Re: Culture & symbols

Robert Snower (rs222@WORLDNET.ATT.NET)
Mon, 5 Aug 1996 22:10:02 +0000

At 04:31 PM 8/5/96 +0000, thomas w kavanagh wrote:
>> >> Redistribution creates a common identity in the same way tattoos do, or
>> >> kinship terminologies do.
>> >tk:
>> >I did not follow the BMODs thread so I don't know if this was discussed
>> >there. Tattoos do not *create* identity. They might express a pre-existing
>> >one or be used as the basis of later lumping and/or splittling, but the
>> >act of putting pigment under the skin does not create/establish anything.
>> Must disagree.
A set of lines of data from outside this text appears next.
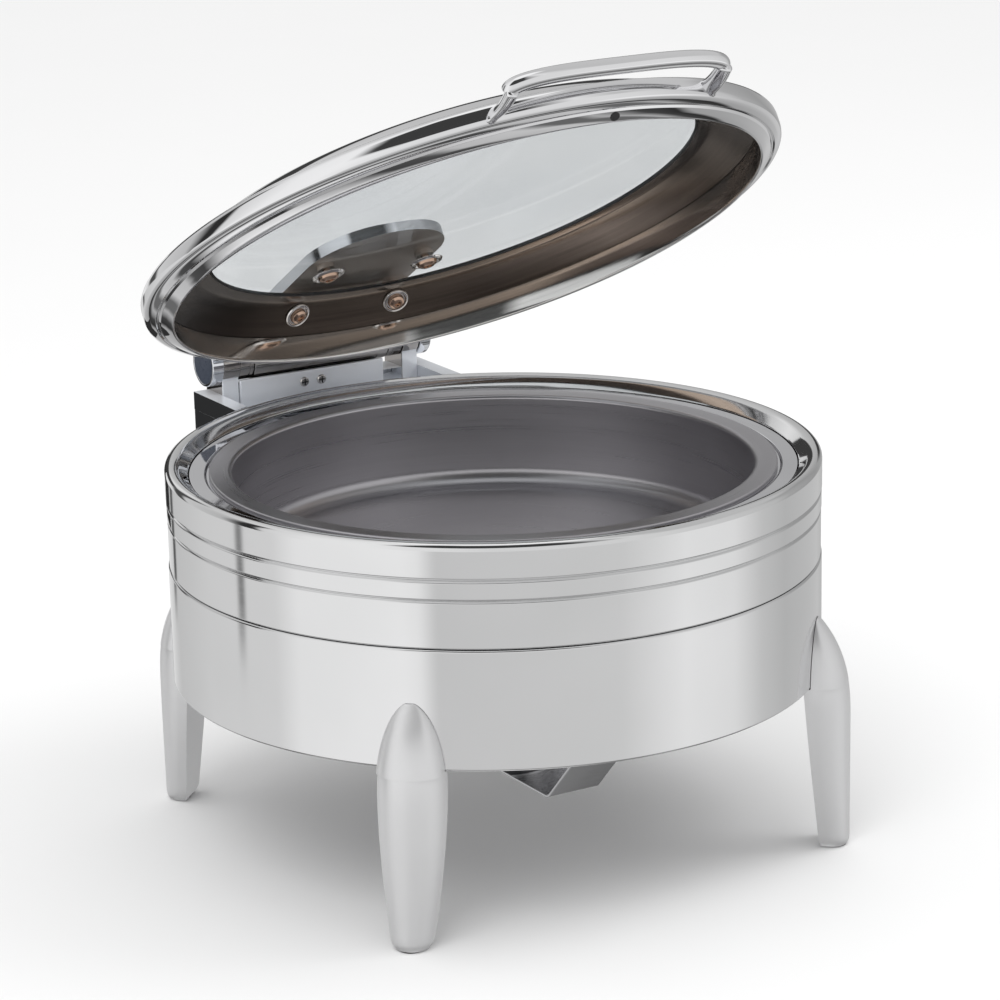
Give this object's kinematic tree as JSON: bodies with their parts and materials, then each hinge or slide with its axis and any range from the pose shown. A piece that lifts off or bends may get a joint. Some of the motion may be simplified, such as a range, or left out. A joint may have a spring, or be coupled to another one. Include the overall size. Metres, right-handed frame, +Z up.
{
  "type": "roll top chafer",
  "caption": "Round roll-top chafer: legged drum with a water pan and lift-out food pan, glazed lid on a rear friction hinge, and a fuel cup hung below.",
  "frame": {"origin": "centre of the footprint of the whole object at rest, on the plane the foot pads stand on; the drum's axis is 25 mm towards -Y", "axes": "+Z up; -Y is the front, where the lid's handle is; +Y is the hinge side; +X is the object's right seen from the front"},
  "size_m": [0.442, 0.4903, 0.5495],
  "materials": {
    "polished_steel": "polished stainless steel",
    "satin_steel": "satin stainless steel",
    "brushed_shell": "circumferentially brushed steel",
    "satin_cast": "satin cast metal",
    "hinge_chrome": "plated, polished",
    "screw_steel": "turned steel",
    "dark_plastic": "moulded, matt",
    "black_rubber": "moulded, matt",
    "clear_glass": "clear toughened glass"
  },
  "bodies": {
    "stand": {"stand_skirt": "polished_steel", "leg_front_left": "satin_cast", "leg_front_right": "satin_cast", "leg_rear_left": "satin_cast", "leg_rear_right": "satin_cast", "leg_screws": "screw_steel", "foot_pads": "black_rubber", "burner_hanger": "polished_steel", "hanger_rivets": "screw_steel", "fuel_cup": "satin_steel", "cup_rivets": "screw_steel", "body_shell": "polished_steel", "water_pan": "polished_steel", "hinge_base": "hinge_chrome", "base_bolts": "screw_steel", "hinge_front_plate": "hinge_chrome", "plate_screws": "screw_steel", "hinge_shaft": "screw_steel", "end_cap_left": "hinge_chrome", "end_cap_right": "hinge_chrome", "cap_insert_left": "dark_plastic", "cap_insert_right": "dark_plastic", "bearing_sleeve_left": "hinge_chrome", "bearing_sleeve_right": "hinge_chrome"},
    "lid": {"lid_arm": "hinge_chrome", "friction_bush_left": "dark_plastic", "friction_bush_right": "dark_plastic", "glass_bolts": "screw_steel", "glass_bolt_washers": "screw_steel", "wall_bolts": "screw_steel", "wall_bolt_washers": "screw_steel", "arm_pads": "screw_steel", "arm_spacers": "screw_steel", "lid_shell": "brushed_shell", "lid_rim": "polished_steel", "glass_gasket": "black_rubber", "glass_panel": "clear_glass", "handle_bar": "polished_steel", "handle_post_left": "polished_steel", "handle_post_right": "polished_steel", "lid_bumper": "black_rubber"},
    "food_pan": {"food_pan": "satin_steel"}
  },
  "joints": [
    {"name": "lid_hinge", "type": "hinge", "parent": "stand", "child": "lid", "pos_m": [0, 0.229, 0.285], "axis": [-1, 0, 0], "range_deg": [-32, 58]},
    {"name": "pan_lift", "type": "slide", "parent": "stand", "child": "food_pan", "axis": [0, 0, 1], "range_m": [0, 0.02]}
  ]
}
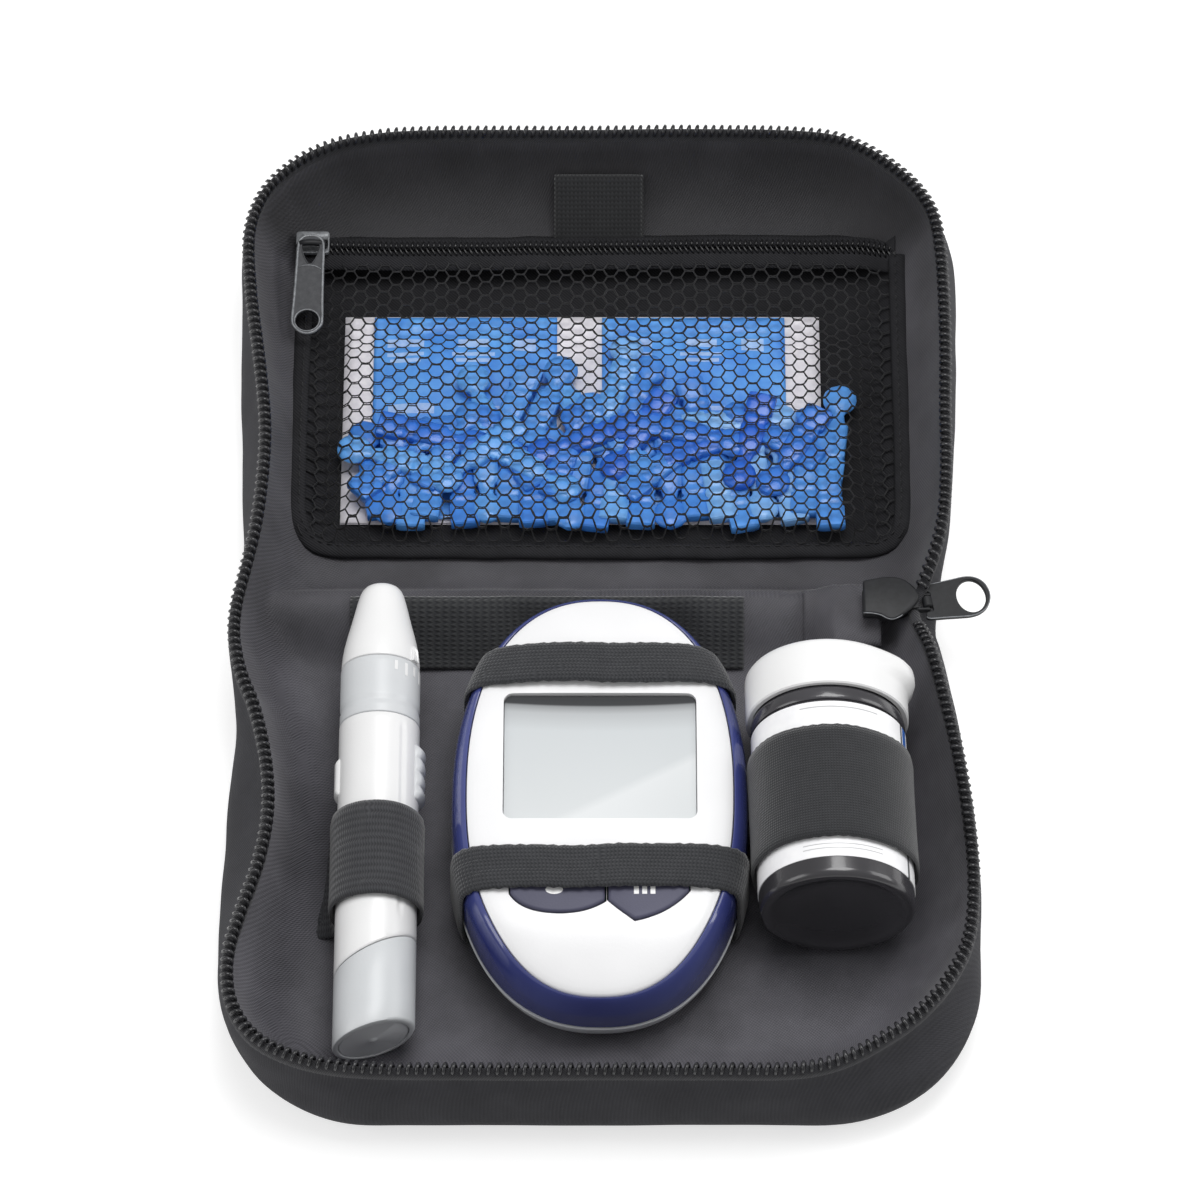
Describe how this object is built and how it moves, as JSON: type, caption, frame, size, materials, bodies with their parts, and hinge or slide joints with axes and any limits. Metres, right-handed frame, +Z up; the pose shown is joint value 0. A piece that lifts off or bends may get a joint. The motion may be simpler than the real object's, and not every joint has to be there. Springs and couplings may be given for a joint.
{
  "type": "glucose meter case",
  "caption": "Zipped clamshell pouch lying open, with a glucose meter, a lancing pen and a strip vial strapped in the base and a mesh pocket of supplies in the lid.",
  "frame": {"origin": "centre of the bounding box at the table surface, with the case lying open", "axes": "+X to the right along the fold, +Y from the base to the lid, +Z up"},
  "size_m": [0.1432, 0.214, 0.0347],
  "materials": {
    "shell_fabric": "dark grey woven polyester, matt",
    "lining_fabric": "dark grey twill lining with a slight sheen",
    "elastic": "dark grey ribbed elastic",
    "net_fabric": "black knitted net and binding",
    "zip_plastic": "black moulded zip teeth",
    "slider_enamel": "black enamelled die-cast metal",
    "paper": "white uncoated paper",
    "sachet_foil": "blue printed foil laminate",
    "lancet_plastic": "blue moulded plastic",
    "navy_plastic": "navy moulded plastic, glossy",
    "white_plastic": "white moulded plastic, satin",
    "pale_plastic": "pale grey moulded plastic, satin",
    "key_rubber": "grey blue silicone keys",
    "lcd_window": "clear window",
    "lcd_grey": "grey green display glass",
    "circuit": "green fibreglass board",
    "steel": "bright steel",
    "vial_plastic": "near black moulded plastic",
    "strip_plastic": "white plastic strips"
  },
  "bodies": {
    "base": {"base_shell": "shell_fabric", "base_lining": "lining_fabric", "base_zip_tape": "net_fabric", "base_zip_teeth": "zip_plastic", "spine_panel": "lining_fabric", "spine_webbing": "elastic", "zip_end_tape": "net_fabric", "meter_strap_upper": "elastic", "meter_strap_lower": "elastic", "pen_loop": "elastic", "vial_loop": "elastic"},
    "lid": {"lid_shell": "shell_fabric", "lid_lining": "lining_fabric", "lid_zip_tape": "net_fabric", "lid_zip_teeth": "zip_plastic", "lid_loop": "elastic", "pocket_binding": "net_fabric", "pocket_net": "net_fabric", "pocket_zip_upper": "net_fabric", "pocket_zip_lower": "net_fabric", "leaflet": "paper", "sachet_left": "sachet_foil", "sachet_right": "sachet_foil", "lancet_01": "lancet_plastic", "lancet_02": "lancet_plastic", "lancet_03": "lancet_plastic", "lancet_04": "lancet_plastic", "lancet_05": "lancet_plastic", "lancet_06": "lancet_plastic", "lancet_07": "lancet_plastic", "lancet_08": "lancet_plastic", "lancet_09": "lancet_plastic", "lancet_10": "lancet_plastic"},
    "main_slider": {"main_slider": "slider_enamel"},
    "main_pull": {"main_pull_tab": "slider_enamel"},
    "pocket_slider": {"pocket_slider": "slider_enamel"},
    "pocket_pull": {"pocket_pull_tab": "slider_enamel"},
    "meter": {"meter_back_housing": "pale_plastic", "meter_bezel": "navy_plastic", "meter_face": "white_plastic", "lcd_lens": "lcd_window", "lcd_panel": "lcd_grey", "circuit_board": "circuit", "coin_cell": "steel", "strip_port": "vial_plastic"},
    "battery_door": {"battery_door": "pale_plastic"},
    "button_left": {"button_left": "key_rubber"},
    "button_right": {"button_right": "key_rubber"},
    "pen": {"pen_body": "white_plastic", "lancet_carrier": "pale_plastic", "pen_lancet": "lancet_plastic", "drive_spring": "steel"},
    "cocking_sleeve": {"cocking_sleeve": "pale_plastic"},
    "release_button": {"release_button": "pale_plastic"},
    "depth_dial": {"depth_dial": "pale_plastic"},
    "nose_cap": {"pen_nose_cap": "white_plastic"},
    "vial": {"vial_body": "vial_plastic", "test_strips": "strip_plastic"},
    "vial_cap": {"vial_cap": "white_plastic"}
  },
  "joints": [
    {"name": "lid_fold", "type": "hinge", "parent": "base", "child": "lid", "pos_m": [0, 0, 0.0236], "axis": [1, 0, 0], "range_deg": [0, 180], "deforming": ["spine_panel", "spine_webbing"]},
    {"name": "main_slider_travel", "type": "slide", "parent": "base", "child": "main_slider", "axis": [1, 0, 0], "range_m": [-0.006, 0]},
    {"name": "main_pull_swing", "type": "hinge", "parent": "main_slider", "child": "main_pull", "pos_m": [0.06015, -0.0015, 0.0159], "axis": [0, 1, 0], "range_deg": [-80, 0]},
    {"name": "pocket_slider_travel", "type": "slide", "parent": "lid", "child": "pocket_slider", "axis": [-1, 0, 0], "range_m": [-0.105, 0]},
    {"name": "pocket_pull_swing", "type": "hinge", "parent": "pocket_slider", "child": "pocket_pull", "pos_m": [-0.05805, 0.0846, 0.0132], "axis": [1, 0, 0], "range_deg": [-120, 0]},
    {"name": "meter_lift", "type": "slide", "parent": "base", "child": "meter", "axis": [0, 0, -1], "range_m": [-0.04, 0], "deforming": ["meter_strap_upper", "meter_strap_lower"]},
    {"name": "battery_door_slide", "type": "slide", "parent": "meter", "child": "battery_door", "axis": [0, 1, 0], "range_m": [-0.007, 0]},
    {"name": "button_left_press", "type": "slide", "parent": "meter", "child": "button_left", "axis": [0, 0, -1], "range_m": [0, 0.0007], "stiffness_N_per_m": 600},
    {"name": "button_right_press", "type": "slide", "parent": "meter", "child": "button_right", "axis": [0, 0, -1], "range_m": [0, 0.0007], "stiffness_N_per_m": 600},
    {"name": "pen_lift", "type": "slide", "parent": "base", "child": "pen", "axis": [0, 0, -1], "range_m": [-0.04, 0], "deforming": ["pen_loop"]},
    {"name": "cocking_pull", "type": "slide", "parent": "pen", "child": "cocking_sleeve", "axis": [0, 0.9978, 0.0663], "range_m": [-0.005, 0], "stiffness_N_per_m": 400},
    {"name": "release_press", "type": "slide", "parent": "pen", "child": "release_button", "axis": [-1, 0, 0], "range_m": [0, 0.0008], "stiffness_N_per_m": 600},
    {"name": "depth_dial_turn", "type": "hinge", "parent": "pen", "child": "depth_dial", "pos_m": [-0.04255, -0.02505, 0.01591], "axis": [0, 0.9978, 0.0663], "range_deg": [-75, 75]},
    {"name": "nose_cap_pull", "type": "slide", "parent": "pen", "child": "nose_cap", "axis": [0, -0.9978, -0.0663], "range_m": [-0.008, 0]},
    {"name": "vial_lift", "type": "slide", "parent": "base", "child": "vial", "axis": [0, 0, -1], "range_m": [-0.04, 0], "deforming": ["vial_loop"]},
    {"name": "vial_cap_swing", "type": "hinge", "parent": "vial", "child": "vial_cap", "pos_m": [0.02655, -0.0298, 0.01925], "axis": [0, 0, -1], "range_deg": [-15, 0]}
  ]
}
The process of tattooing, with the appropriate accompanying
>> mentality, can create identity, without pre-existing link, mental or
>> otherwise. (Where did your "pre-existing one" come from?)
>'pre-existing [identity]' = "appropriate accompanying mentality"
The tattooing process (the tatooing plus the mentality) is a pretending that
the tattooing establishes real biological kinship between those tattooed.
'Pretending the real link" is the construction of an imaginary link. So the
"mentality" I speak of is the mental process of constructing an imaginary
link out of a real biological link.
Therefore the pre-existing link, from my perpective, is not the mentality.
There is no preexisting link except the real biological link from which
indeed the hypothesis was a "play" on. Thus the tatooing process is a
hypothesis making, a mental creation, about the tattooing, without any
previous foundation other than the real biological link, whose reality is
not incorporated into the hypothesis, but rejected, denied, in favor of an
imaginary creation, which is what makes it a hypothesis. Yet we cannot say
the imaginary creation came from nowhere. It came from biology, which it
expressly rejects.

>> >As far as sociobiology is
>> >> concerned: sociobiology, via Hamilton's inclusive fitness, accounts
>> >> for societies in mammals (including humans) certainly past nuclear
>> >> to social bands and groups of varying complexity.
>> >tk:
>> >just plain non sequitor: it does not follow. If I remember from a looong
>> >time ago, "inclusive fitness" describes the evolutionary relations between
>> >biological relatives. But human societies "past nuclear families" include
>> >a good many people who are not biological relatives and for whom
>> >"inclusive fitness" does not apply.
>> Not necessarily.
>Specify. And please take into account that human societies 'above/past' the
>nuclear family, i.e. 'social bands and groups of varying complexity' --
>('hordes,' 'tribes', 'clans,' 'ethnic groups', etc.), include people who are
>not biologically related.
> And nothing was contained in your original statement about
>> non-relatives when you flat-out maintained sociobiology could not account
>> for society "above the nuclear family." Nothing about relatives, nor in
>> fact, anything about humans.
>I would have thought it was self evident. If sociobiology can only
>account for societies of relatives, then the only human societies it can
>account for are nuclear families.
When my original statement was made that sociobiology could account for
societies, animal or human, above the nuclear level, we had come to no
agreement that human societies have never ever included groups which exceed
the nuclear families yet contain only relations. We still haven't. It is
quite possible such societies existed. If they did, then sociobiology can
explain it with inclusive fitness. If they didn't, then it can't.

My original statement still goes that it is sociobiology's premise that all
societies are based on kinship. At least ante-Snower. We both agree with this.